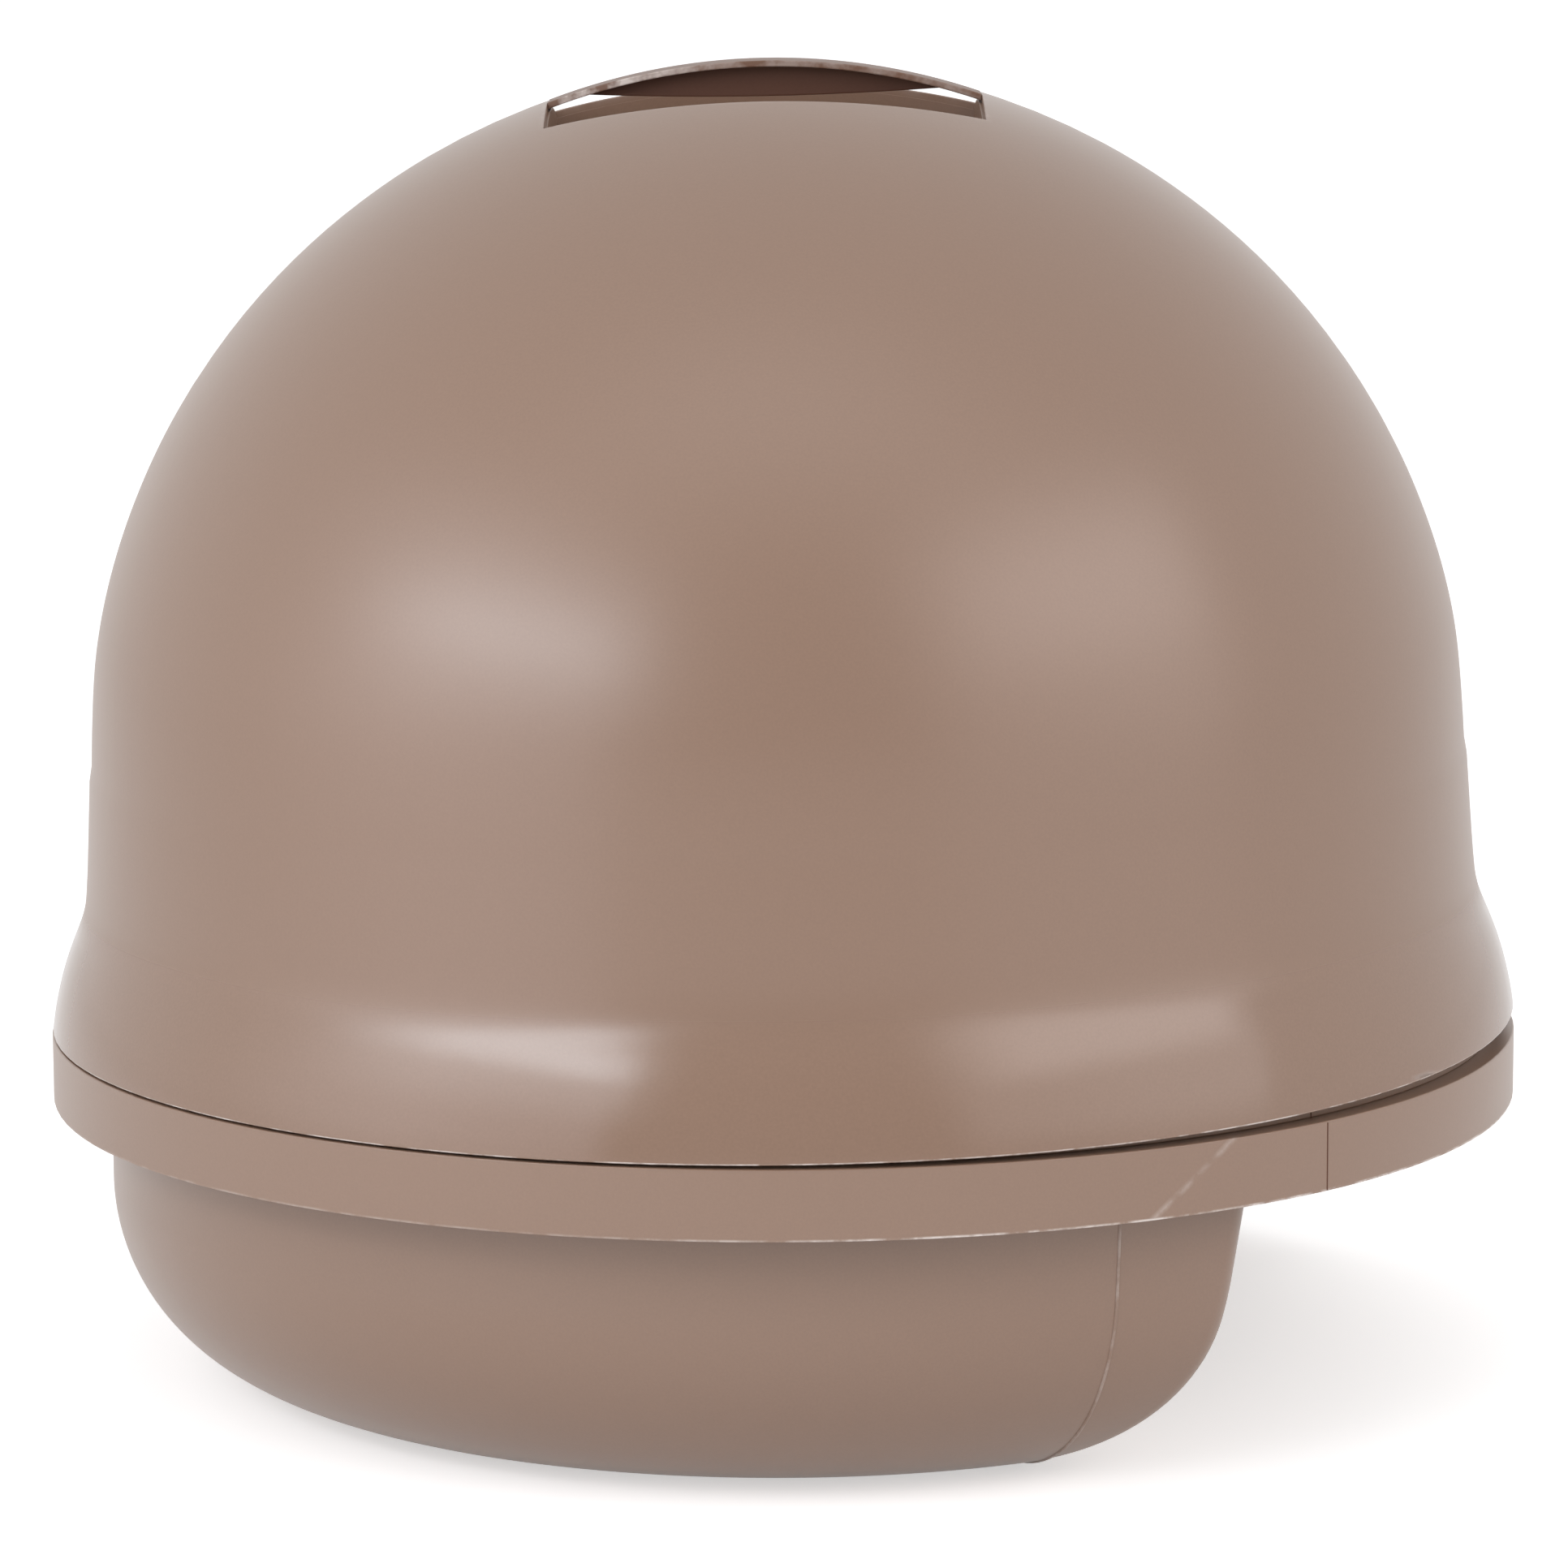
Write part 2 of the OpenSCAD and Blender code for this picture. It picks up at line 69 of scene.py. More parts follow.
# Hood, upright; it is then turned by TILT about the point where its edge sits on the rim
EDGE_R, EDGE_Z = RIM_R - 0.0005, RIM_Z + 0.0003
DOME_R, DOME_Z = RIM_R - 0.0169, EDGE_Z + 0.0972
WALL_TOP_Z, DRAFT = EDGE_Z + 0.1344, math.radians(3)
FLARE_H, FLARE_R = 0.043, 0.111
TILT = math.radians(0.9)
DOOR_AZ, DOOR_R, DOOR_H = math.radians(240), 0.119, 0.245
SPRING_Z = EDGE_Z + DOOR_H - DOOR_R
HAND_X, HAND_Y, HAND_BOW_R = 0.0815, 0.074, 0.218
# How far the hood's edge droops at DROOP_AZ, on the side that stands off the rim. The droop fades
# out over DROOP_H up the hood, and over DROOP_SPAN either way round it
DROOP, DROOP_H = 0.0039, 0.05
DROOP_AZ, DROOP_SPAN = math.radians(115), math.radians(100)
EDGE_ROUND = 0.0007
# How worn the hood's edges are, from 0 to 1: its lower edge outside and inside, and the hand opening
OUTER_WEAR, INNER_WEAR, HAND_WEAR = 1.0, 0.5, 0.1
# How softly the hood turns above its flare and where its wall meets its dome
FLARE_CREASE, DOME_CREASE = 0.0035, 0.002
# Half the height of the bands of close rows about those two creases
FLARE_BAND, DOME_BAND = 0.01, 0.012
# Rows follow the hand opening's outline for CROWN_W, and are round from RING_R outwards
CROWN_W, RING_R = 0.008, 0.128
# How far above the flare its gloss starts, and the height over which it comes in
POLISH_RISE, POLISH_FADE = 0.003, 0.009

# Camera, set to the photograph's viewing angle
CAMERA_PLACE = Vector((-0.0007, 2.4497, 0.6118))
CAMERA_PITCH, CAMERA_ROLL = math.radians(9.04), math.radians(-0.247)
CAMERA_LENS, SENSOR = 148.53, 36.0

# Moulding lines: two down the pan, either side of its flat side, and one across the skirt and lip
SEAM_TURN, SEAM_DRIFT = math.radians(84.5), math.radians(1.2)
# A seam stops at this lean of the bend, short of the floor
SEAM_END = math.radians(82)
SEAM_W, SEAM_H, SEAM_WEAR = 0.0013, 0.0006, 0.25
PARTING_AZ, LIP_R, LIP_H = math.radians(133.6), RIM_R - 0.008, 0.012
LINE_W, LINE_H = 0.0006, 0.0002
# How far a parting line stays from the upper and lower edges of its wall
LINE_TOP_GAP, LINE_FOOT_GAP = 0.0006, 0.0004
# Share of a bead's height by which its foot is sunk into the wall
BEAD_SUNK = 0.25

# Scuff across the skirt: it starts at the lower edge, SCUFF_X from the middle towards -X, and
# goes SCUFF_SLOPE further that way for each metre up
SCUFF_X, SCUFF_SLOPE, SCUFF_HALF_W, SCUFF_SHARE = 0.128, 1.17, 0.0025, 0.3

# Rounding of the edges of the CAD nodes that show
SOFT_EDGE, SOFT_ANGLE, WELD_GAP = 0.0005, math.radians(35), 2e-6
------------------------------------
Aim: Each line from the top of the material above through the line with "CAMERA_LENS, SENSOR = 148.53, 36.0" must be echoed exactly, and no other line.

Solved exercise:
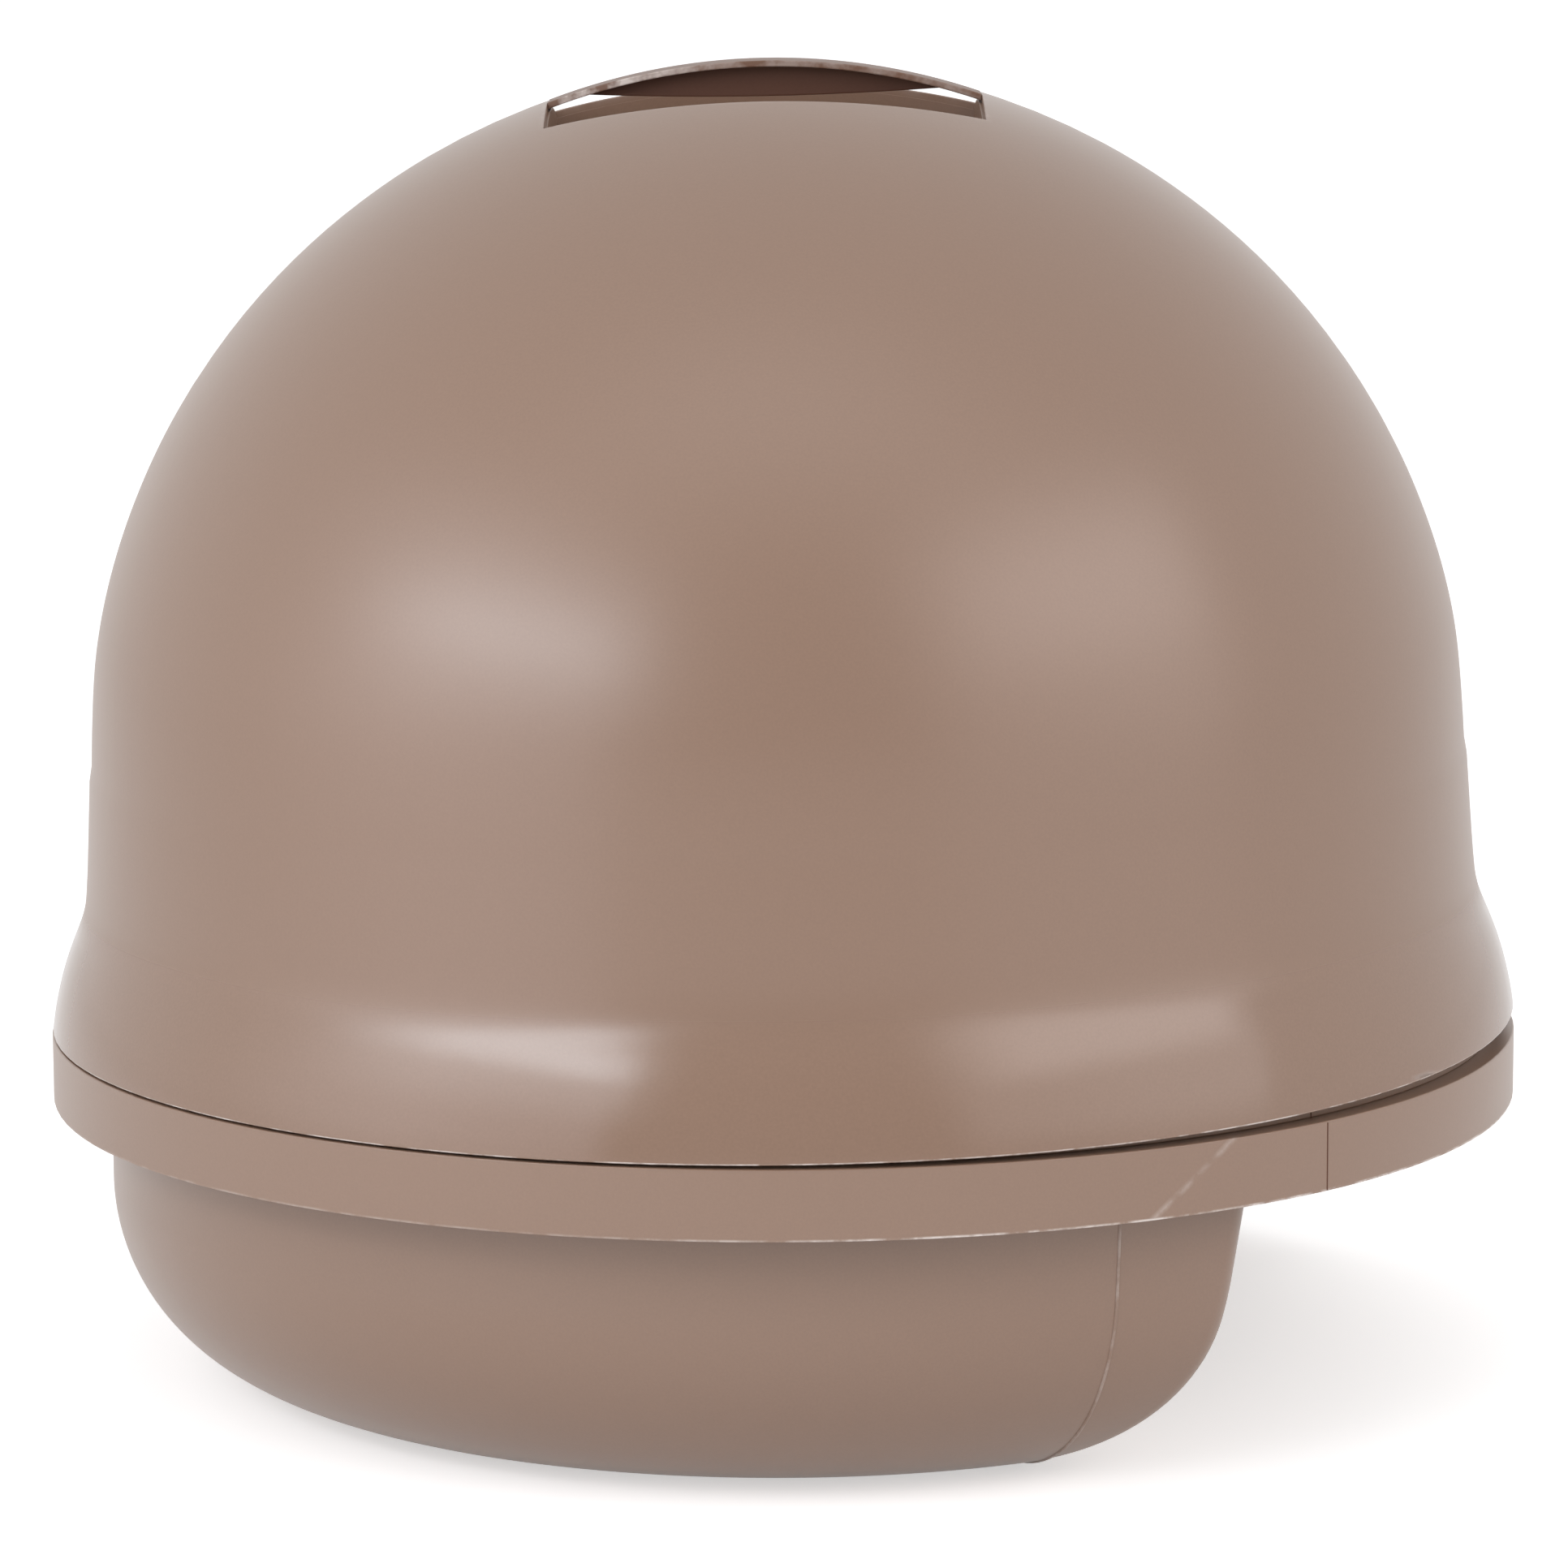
Write part 2 of the OpenSCAD and Blender code for this picture. It picks up at line 69 of scene.py. More parts follow.
# Hood, upright; it is then turned by TILT about the point where its edge sits on the rim
EDGE_R, EDGE_Z = RIM_R - 0.0005, RIM_Z + 0.0003
DOME_R, DOME_Z = RIM_R - 0.0169, EDGE_Z + 0.0972
WALL_TOP_Z, DRAFT = EDGE_Z + 0.1344, math.radians(3)
FLARE_H, FLARE_R = 0.043, 0.111
TILT = math.radians(0.9)
DOOR_AZ, DOOR_R, DOOR_H = math.radians(240), 0.119, 0.245
SPRING_Z = EDGE_Z + DOOR_H - DOOR_R
HAND_X, HAND_Y, HAND_BOW_R = 0.0815, 0.074, 0.218
# How far the hood's edge droops at DROOP_AZ, on the side that stands off the rim. The droop fades
# out over DROOP_H up the hood, and over DROOP_SPAN either way round it
DROOP, DROOP_H = 0.0039, 0.05
DROOP_AZ, DROOP_SPAN = math.radians(115), math.radians(100)
EDGE_ROUND = 0.0007
# How worn the hood's edges are, from 0 to 1: its lower edge outside and inside, and the hand opening
OUTER_WEAR, INNER_WEAR, HAND_WEAR = 1.0, 0.5, 0.1
# How softly the hood turns above its flare and where its wall meets its dome
FLARE_CREASE, DOME_CREASE = 0.0035, 0.002
# Half the height of the bands of close rows about those two creases
FLARE_BAND, DOME_BAND = 0.01, 0.012
# Rows follow the hand opening's outline for CROWN_W, and are round from RING_R outwards
CROWN_W, RING_R = 0.008, 0.128
# How far above the flare its gloss starts, and the height over which it comes in
POLISH_RISE, POLISH_FADE = 0.003, 0.009

# Camera, set to the photograph's viewing angle
CAMERA_PLACE = Vector((-0.0007, 2.4497, 0.6118))
CAMERA_PITCH, CAMERA_ROLL = math.radians(9.04), math.radians(-0.247)
CAMERA_LENS, SENSOR = 148.53, 36.0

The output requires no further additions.